An Interesting Document from the Reconstruction Era

One of the benefits of working at Yesterday's Change is having a chance to see some really neat pieces of history. Recently, a customer walked in with this artifact of the Civil War Era and we just had to get our hands on it. It's a letter, penned by James H. Remington of The Bureau of Refugees, Freedmen, and Abandoned Lands, addressed to Lieutenant Martin Hanes of Princess Anne County, VA.

Marked Confidential, the document reads:
You will please report to me immediately the names of six (6) or more white citizens, residents of your county, who are men of the ???? respectability and who have the confidence of both the whites and the freedmen – such men as both races would select for the magistracy or any office of trust and responsibility. Select those who are not disenfranchised by the laws of Congress, and, if such men can be found, other things being equal, prefer those who have been loyal during the war or at least conservative respecting secession. Give the political antecedents of each one named as far as possible. Also please report the names of six of the most intelligent of the freedmen belonging to your county in whom both races have confidence and who have the most influence on their own people. Also give the Post Office Address of each person named. 
Very respectfully, 
James H. Remington

Established on March 3, 1865, approximately two months before Confederate. General Robert E. Lee’s surrender to Ulysses S. Grant in Appomattox, Virginia, The Bureau of Refugees, Freedmen, and Abandoned Lands helped millions of former black slaves and poor whites in the South recover from the aftermath of the Civil War.

The Freedman’s Bureau led a tumultuous and short existence. Underfunded and understaffed, representatives faced constant dissent and public outcry for their disassembly from former confederates and other white southerners, occasionally facing violence at the hand of white supremacist organizations like the Ku Klux Klan. Despite their manifold hardships, the Bureau still managed to provide millions of Freedmen and disenfranchised Republicans with meals, housing, and medical treatment. They built hospitals and schools for black citizens and helped former slaves locate lost relatives and legitimize marriages.

The Freedmen’s Bureau was officially dismantled by Congress in 1872, largely due to backlash from white southerners. The Bureau ultimately failed in its founding aspirations, to provide freed blacks with continued protection and justice under the laws of their States and, furthermore, the ideals set forth by the United States Constitution. Still, they are acknowledged respectfully within the annals of American History as one of the first publicly funded organizations dedicated to the reparations of freed slaves in the aftermath of the Civil War, and the disenfranchised American’s who fought for their freedom.

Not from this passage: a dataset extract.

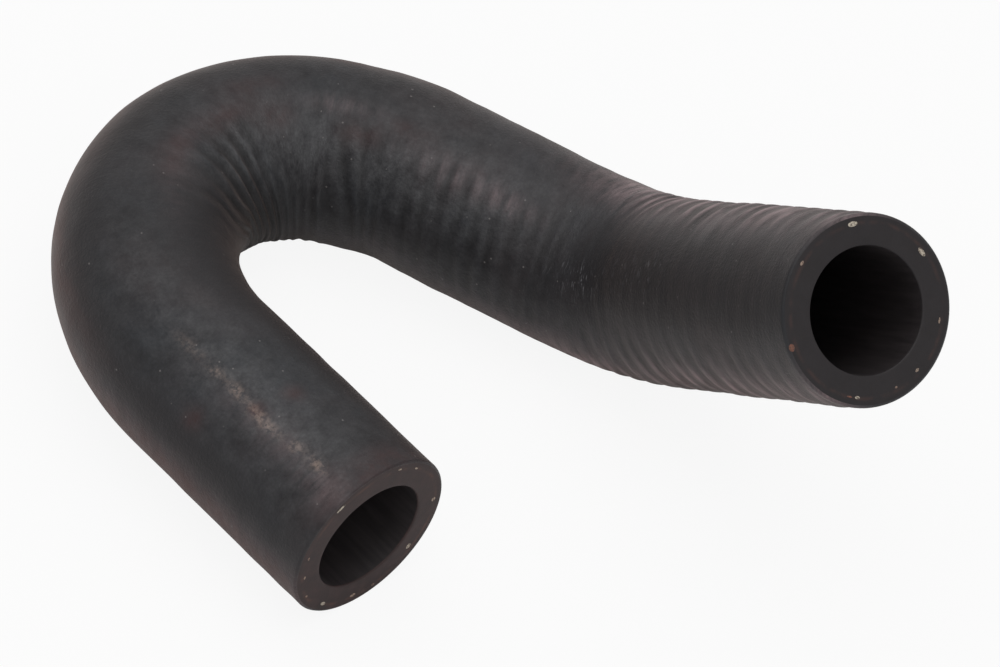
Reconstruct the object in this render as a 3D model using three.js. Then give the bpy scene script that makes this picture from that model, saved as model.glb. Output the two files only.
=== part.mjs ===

James H. Remington was born in Warwick, Rhode Island 1838. He attended Brown University, from which he graduated valedictorian. Shortly after his graduation, Remington was enlisted to serve as a captain in the military. Remington remained in active duty for less than a year, discharged in May 1863 after an injury at the Battle of Fredericksburg. He took a musket ball to the jaw. It shattered the bone and left a serious wound that could not be sutured or mended without continuous treatment.

Remington returned home in April and was elected to the Rhode Island House of Representatives shortly thereafter. He resigned that summer in order to return to the military. He became a captain of Company E, 1st Regiment of the Veterans Reserve Corps and his primary directive was to guard over Camp Chemung’s prisoners of war.

After the Civil War ended, many Reserve Corps. officials were summoned from their posts to offer their labor to the reconstruction of the south. Remington was recruited as an officer for the Freedmen’s Bureau in Virginia. He was an active and dutiful servant to the Bureau, assisting in every scope of reconstructive labor in which the Bureau was concerned. He was promoted to Superintendent of the 1st District, Dept. of the Potomac in Norfolk, VA. He continued his position in the Bureau until the winter of 1868. That Fall, Remington married Ellen F. Howard. They relocated to Brooklyn, NY where Remington practiced as a private tax, patent, and real estate lawyer. He became one of the founding members of the NY State Bar Association and eventually earned his position as president of the U.S. Law Association where he served until his death in 1899.